* Given request:
The lines to reproduce run from the first one through the line containing "# runs up the". Reproduce them exactly.

* Provided material:
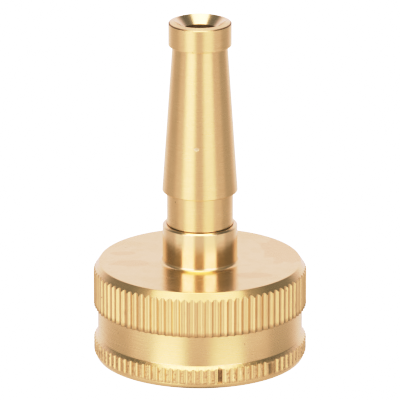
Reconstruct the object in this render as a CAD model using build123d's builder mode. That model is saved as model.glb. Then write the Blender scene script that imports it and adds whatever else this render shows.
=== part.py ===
from build123d import *
from math import pi, tan, radians
import os

# Straight-stream hose nozzle for a 3/4 in hose thread, turned from brass bar.
# Millimetres. The origin is the centre of the coupling's bottom face, and +Z
# runs up the axis towards the outlet. Every radius is measured from that axis.

# ---- coupling nut, outside ----
nut_r = 16.0                # crests of both knurled bands
nut_h = 14.96               # flat top face
lip_foot_r = 15.35          # rounded lip under the lower band
lip_r = 15.76
lip_h = 0.85
band_bevel_h = 0.16         # small bevel where the lower band starts
lower_band_top = 2.97
waist_r = 15.39             # smooth waist between the bands
waist_bottom = 3.56
waist_top = 8.21
upper_band_top = 13.68
top_r = 15.14               # edge of the flat top, above a steep chamfer
boss_r = 5.62
boss_top = 20.86
boss_edge = 0.24
boss_foot_fillet = 0.55
lip_bulge = 0.12

# ---- straight knurling, two bands of equal count ----
knurl_count = 88
upper_land = 0.14           # width of the crest left between two grooves
upper_depth = 0.27
lower_land = 0.42
lower_depth = 0.22
lower_turn = 0.6            # degrees that the lower grooves stand round from the upper ones
knurl_overrun = 0.2         # how far a groove is cut past its band
upper_run_out = 0.6         # how far it climbs the chamfer above the band
lower_run_out = 0.3

# ---- coupling nut, inside ----
thread_pitch = 25.4 / 11.5
thread_minor_r = 12.25
thread_major_r = 13.62
thread_root = 0.28          # flat at the bottom of the thread groove
thread_first_z = 0.54       # the first groove runs out through the mouth's bevel
thread_turns = 4
thread_half_angle = 30.0
thread_overcut = 0.15       # the cutter starts this far inside the minor radius
mouth_r = 13.9
mouth_bevel = mouth_r - thread_minor_r
relief_r = 13.85            # undercut above the thread, which holds the washer
relief_bottom = 8.9
web_bottom = 12.3
boss_bore_r = 4.65
bore_bevel = 0.3

# ---- nozzle tube, outside ----
axial_play = 0.05           # under the neck's shoulder
tail_r = 4.60
tail_end = 9.9
tail_bevel = 0.25
neck_r = 4.96
neck_top = 26.09
cone_foot_r = 5.65
cone_foot_edge = 0.08
cone_top_r = 4.12
collar_bottom = 48.72
collar_r = 4.71
collar_edge_z = 52.16
collar_edge = 0.12
crest_r = 3.85              # highest circle of the outlet
crest_z = 52.41
crest_bulge = 0.03

# ---- nozzle tube, waterway ----
outlet_r = 2.5
inlet_r = 2.8
outlet_depth = crest_r - outlet_r      # 45 degree countersink
converge_bottom = 41.0
converge_top = 44.0
inlet_mouth_r = 3.5
inlet_mouth_h = inlet_mouth_r - inlet_r

# ---- swivel hardware on the tube's tail ----
o_ring_groove_r = 3.85
o_ring_groove_w = 1.35
o_ring_z = 17.0
o_ring_inner_r = 3.86
o_ring_outer_r = 4.62
o_ring_w = 1.15
o_ring_round = 0.34
washer_play = 0.05
thrust_r = 7.0
thrust_bore_r = 4.70
thrust_t = 0.5
thrust_edge = 0.1
clip_t = 1.0
clip_groove_r = 4.30
clip_groove_w = 1.1
clip_inner_r = 4.32
clip_outer_r = 5.90
clip_offset = 0.35          # the clip is widest opposite its gap
clip_gap_angle = 40.0
clip_ear_r = 1.15
clip_ear_at = 5.75
clip_ear_angle = 29.0        # from the middle of the gap to each ear
clip_eye_r = 0.55

# ---- hose washer ----
hose_washer_r = 13.4
hose_washer_hole_r = 7.94
hose_washer_t = 3.0
hose_washer_round = 0.35

thrust_top = web_bottom - washer_play
thrust_bottom = thrust_top - thrust_t
clip_top = thrust_bottom
clip_groove_top = clip_top
clip_groove_bottom = clip_groove_top - clip_groove_w
shoulder_z = boss_top + axial_play

os.makedirs("parts", exist_ok=True)


def groove_radius(land, depth):
    """Radius of the round knurl groove with this land beside it."""
    half_width = (2 * pi * nut_r / knurl_count - land) / 2
    return (half_width ** 2 + depth ** 2) / (2 * depth)


# ---- coupling nut: knurled cap with the hose thread and the swivel boss ----
with BuildPart() as coupling_nut:
    with BuildSketch(Plane.XZ):
        with BuildLine():
            Line((mouth_r, 0), (lip_foot_r, 0))
            SagittaArc((lip_foot_r, 0), (lip_r, lip_h), -lip_bulge)
            Polyline(
                (lip_r, lip_h),
                (nut_r, lip_h + band_bevel_h),
                (nut_r, lower_band_top),
                (waist_r, waist_bottom),
                (waist_r, waist_top),
                (nut_r, waist_top),
                (nut_r, upper_band_top),
                (top_r, nut_h),
                (boss_r, nut_h),
                (boss_r, boss_top - boss_edge),
                (boss_r - boss_edge, boss_top),
                (boss_bore_r, boss_top),
                (boss_bore_r, web_bottom + bore_bevel),
                (boss_bore_r + bore_bevel, web_bottom),
                (relief_r, web_bottom),
                (relief_r, relief_bottom),
                (thread_minor_r, relief_bottom),
                (thread_minor_r, mouth_bevel),
                (mouth_r, 0),
            )
        make_face()
    revolve(axis=Axis.Z)
    top_face_edges = coupling_nut.edges().filter_by_position(Axis.Z, nut_h, nut_h)
    fillet(top_face_edges.filter_by(GeomType.CIRCLE).sort_by(SortBy.RADIUS)[0], boss_foot_fillet)

    # The thread has its true section and pitch, cut as parallel rings without a lead.
    cutter_r = thread_minor_r - thread_overcut
    cutter_half = thread_root / 2 + (thread_major_r - cutter_r) * tan(radians(thread_half_angle))
    with BuildSketch(Plane.XZ):
        for turn in range(thread_turns):
            groove_z = thread_first_z + turn * thread_pitch
            with BuildLine():
                Polyline(
                    (cutter_r, groove_z - cutter_half),
                    (thread_major_r, groove_z - thread_root / 2),
                    (thread_major_r, groove_z + thread_root / 2),
                    (cutter_r, groove_z + cutter_half),
                    close=True,
                )
            make_face()
    revolve(axis=Axis.Z, mode=Mode.SUBTRACT)

    # The knurl grooves run out through the chamfer above each band.
    bands = (
        (waist_top - knurl_overrun, upper_band_top + upper_run_out, upper_land, upper_depth, 0.0),
        (lip_h, lower_band_top + lower_run_out, lower_land, lower_depth, lower_turn),
    )
    for band_bottom, band_top, land, depth, turn in bands:
        radius = groove_radius(land, depth)
        with BuildSketch(Plane.XY.offset(band_bottom)):
            with PolarLocations(nut_r - depth + radius, knurl_count, start_angle=turn):
                Circle(radius)
        extrude(amount=band_top - band_bottom, mode=Mode.SUBTRACT)
coupling_nut.part.label = "coupling_nut"
export_step(coupling_nut.part, "parts/coupling_nut.step")

# ---- nozzle tube: tail, neck, cone and collar turned in one piece ----
with BuildPart() as nozzle_tube:
    with BuildSketch(Plane.XZ):
        with BuildLine():
            Polyline(
                (inlet_mouth_r, tail_end),
                (tail_r - tail_bevel, tail_end),
                (tail_r, tail_end + tail_bevel),
                (tail_r, clip_groove_bottom),
                (clip_groove_r, clip_groove_bottom),
                (clip_groove_r, clip_groove_top),
                (tail_r, clip_groove_top),
                (tail_r, o_ring_z - o_ring_groove_w / 2),
                (o_ring_groove_r, o_ring_z - o_ring_groove_w / 2),
                (o_ring_groove_r, o_ring_z + o_ring_groove_w / 2),
                (tail_r, o_ring_z + o_ring_groove_w / 2),
                (tail_r, shoulder_z),
                (neck_r, shoulder_z),
                (neck_r, neck_top),
                (cone_foot_r - cone_foot_edge, neck_top),
                (cone_foot_r, neck_top + cone_foot_edge),
                (cone_top_r, collar_bottom),
                (collar_r, collar_bottom),
                (collar_r, collar_edge_z - collar_edge),
                (collar_r - collar_edge, collar_edge_z),
            )
            SagittaArc((collar_r - collar_edge, collar_edge_z), (crest_r, crest_z), -crest_bulge)
            Polyline(
                (crest_r, crest_z),
                (outlet_r, crest_z - outlet_depth),
                (outlet_r, converge_top),
                (inlet_r, converge_bottom),
                (inlet_r, tail_end + inlet_mouth_h),
                (inlet_mouth_r, tail_end),
            )
        make_face()
    revolve(axis=Axis.Z)
nozzle_tube.part.label = "nozzle_tube"
export_step(nozzle_tube.part, "parts/nozzle_tube.step")

# ---- tube O-ring: shown squeezed between its groove and the boss bore ----
with BuildPart() as tube_o_ring:
    with BuildSketch(Plane.XZ):
        with Locations(((o_ring_inner_r + o_ring_outer_r) / 2, o_ring_z)):
            RectangleRounded(o_ring_outer_r - o_ring_inner_r, o_ring_w, o_ring_round)
    revolve(axis=Axis.Z)
tube_o_ring.part.label = "tube_o_ring"
export_step(tube_o_ring.part, "parts/tube_o_ring.step")

# ---- thrust washer: turns against the underside of the web ----
with BuildPart() as thrust_washer:
    with BuildSketch(Plane.XY.offset(thrust_bottom)):
        Circle(thrust_r)
        Circle(thrust_bore_r, mode=Mode.SUBTRACT)
    extrude(amount=thrust_t)
    rims = thrust_washer.edges().filter_by(GeomType.CIRCLE).sort_by(SortBy.RADIUS)
    chamfer(rims[-2:], thrust_edge)
thrust_washer.part.label = "thrust_washer"
export_step(thrust_washer.part, "parts/thrust_washer.step")

# ---- retaining clip: open spring ring with two eyed ears, in the tail's groove ----
with BuildPart() as retaining_clip:
    with BuildSketch(Plane.XY.offset(clip_top - clip_t)):
        with Locations((-clip_offset, 0)):
            Circle(clip_outer_r)
        for side in (-1, 1):
            with PolarLocations(clip_ear_at, 1, start_angle=side * clip_ear_angle):
                Circle(clip_ear_r)
        Circle(clip_inner_r, mode=Mode.SUBTRACT)
        with BuildLine():
            reach = 2 * clip_outer_r
            corner = (reach, reach * tan(radians(clip_gap_angle / 2)))
            Polyline((0, 0), corner, (corner[0], -corner[1]), close=True)
        make_face(mode=Mode.SUBTRACT)
        for side in (-1, 1):
            with PolarLocations(clip_ear_at, 1, start_angle=side * clip_ear_angle):
                Circle(clip_eye_r, mode=Mode.SUBTRACT)
    extrude(amount=clip_t)
retaining_clip.part.label = "retaining_clip"
export_step(retaining_clip.part, "parts/retaining_clip.step")

# ---- hose washer: flat rubber seal that the hose end closes on ----
with BuildPart() as hose_washer:
    with BuildSketch(Plane.XY.offset(web_bottom - hose_washer_t)):
        Circle(hose_washer_r)
        Circle(hose_washer_hole_r, mode=Mode.SUBTRACT)
    extrude(amount=hose_washer_t)
    fillet(hose_washer.edges().filter_by(GeomType.CIRCLE), hose_washer_round)
hose_washer.part.label = "hose_washer"
export_step(hose_washer.part, "parts/hose_washer.step")
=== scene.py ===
import random
from math import cos, pi, radians, sin, sqrt, tan

import bmesh
import bpy
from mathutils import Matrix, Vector, noise


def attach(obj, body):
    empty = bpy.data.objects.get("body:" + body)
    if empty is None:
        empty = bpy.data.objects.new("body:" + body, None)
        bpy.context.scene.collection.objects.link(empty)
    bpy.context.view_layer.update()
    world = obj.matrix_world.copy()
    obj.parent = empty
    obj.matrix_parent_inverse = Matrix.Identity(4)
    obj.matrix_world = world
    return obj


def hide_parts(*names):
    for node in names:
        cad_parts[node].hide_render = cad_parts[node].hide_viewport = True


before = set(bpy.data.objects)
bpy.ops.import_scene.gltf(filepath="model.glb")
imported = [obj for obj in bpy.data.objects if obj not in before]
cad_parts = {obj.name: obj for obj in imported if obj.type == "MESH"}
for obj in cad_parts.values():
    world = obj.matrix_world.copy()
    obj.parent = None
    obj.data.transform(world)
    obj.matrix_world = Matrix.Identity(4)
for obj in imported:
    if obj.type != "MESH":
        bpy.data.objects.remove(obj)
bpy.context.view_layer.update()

MM = 0.001

# ---- driving dimensions in millimetres, the same as the CAD's ----
NUT_R = 16.0
NUT_H = 14.96
LIP_FOOT_R = 15.35
LIP_R = 15.76
LIP_H = 0.85
BAND_BEVEL_H = 0.16
LOWER_BAND_TOP = 2.97
WAIST_R = 15.39
WAIST_BOTTOM = 3.56
WAIST_TOP = 8.21
UPPER_BAND_TOP = 13.68
TOP_R = 15.14
BOSS_R = 5.62
BOSS_TOP = 20.86
BOSS_EDGE = 0.24
BOSS_FOOT = 0.55
BORE_BEVEL = 0.3
KNURLS = 88
UPPER_LAND = 0.14
UPPER_DEPTH = 0.27
LOWER_LAND = 0.42
LOWER_DEPTH = 0.22
PITCH = 25.4 / 11.5
THREAD_MINOR_R = 12.25
THREAD_MAJOR_R = 13.62
THREAD_ROOT = 0.28
THREAD_HALF_ANGLE = radians(30)
MOUTH_R = 13.9
RELIEF_R = 13.85
RELIEF_Z = 8.9
WEB_Z = 12.3
BOSS_BORE_R = 4.65
TAIL_R = 4.60
TAIL_END = 9.9
TAIL_BEVEL = 0.25
SHOULDER_Z = BOSS_TOP + 0.05       # the neck's shoulder stands a little above the boss
NECK_R = 4.96
NECK_TOP = 26.09
CONE_FOOT_R = 5.65
CONE_TOP_R = 4.12
COLLAR_Z = 48.72
COLLAR_R = 4.71
COLLAR_TOP = 52.16
COLLAR_EDGE = 0.12
CREST_R = 3.85
CREST_Z = 52.41
OUTLET_R = 2.5
INLET_R = 2.8
INLET_MOUTH_R = 3.5
CONVERGE = (41.0, 44.0)            # where the waterway narrows, bottom and top
O_RING_GROOVE = (3.85, 16.325, 17.675)      # radius, bottom and top
CLIP_GROOVE = (4.30, 10.65, 11.75)

# ---- camera ----
CAMERA_ELEVATION = radians(18.26)
CAMERA_DISTANCE = 0.817
CAMERA_TARGET_Z = 24.44 * MM
CAMERA_LENS = 491.2
CAMERA_SENSOR = 36.0


def make_camera():
    data = bpy.data.cameras.new("camera")
    data.lens = CAMERA_LENS
    data.sensor_width = CAMERA_SENSOR
    data.clip_start = 0.01
    data.clip_end = 20.0
    camera = bpy.data.objects.new("camera", data)
    bpy.context.scene.collection.objects.link(camera)
    back = Vector((0, -cos(CAMERA_ELEVATION), sin(CAMERA_ELEVATION)))
    camera.location = Vector((0, 0, CAMERA_TARGET_Z)) + back * CAMERA_DISTANCE
    camera.rotation_mode = "QUATERNION"
    camera.rotation_quaternion = (-back).to_track_quat("-Z", "Y")
    bpy.context.scene.camera = camera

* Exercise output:
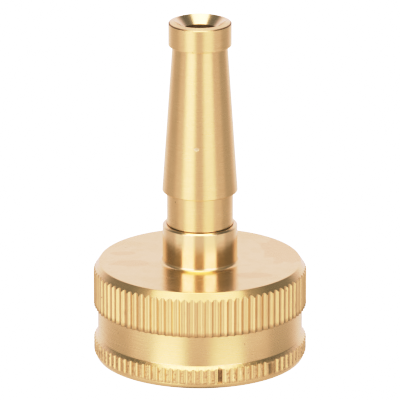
Reconstruct the object in this render as a CAD model using build123d's builder mode. That model is saved as model.glb. Then write the Blender scene script that imports it and adds whatever else this render shows.
=== part.py ===
from build123d import *
from math import pi, tan, radians
import os

# Straight-stream hose nozzle for a 3/4 in hose thread, turned from brass bar.
# Millimetres. The origin is the centre of the coupling's bottom face, and +Z
# runs up the axis towards the outlet. Every radius is measured from that axis.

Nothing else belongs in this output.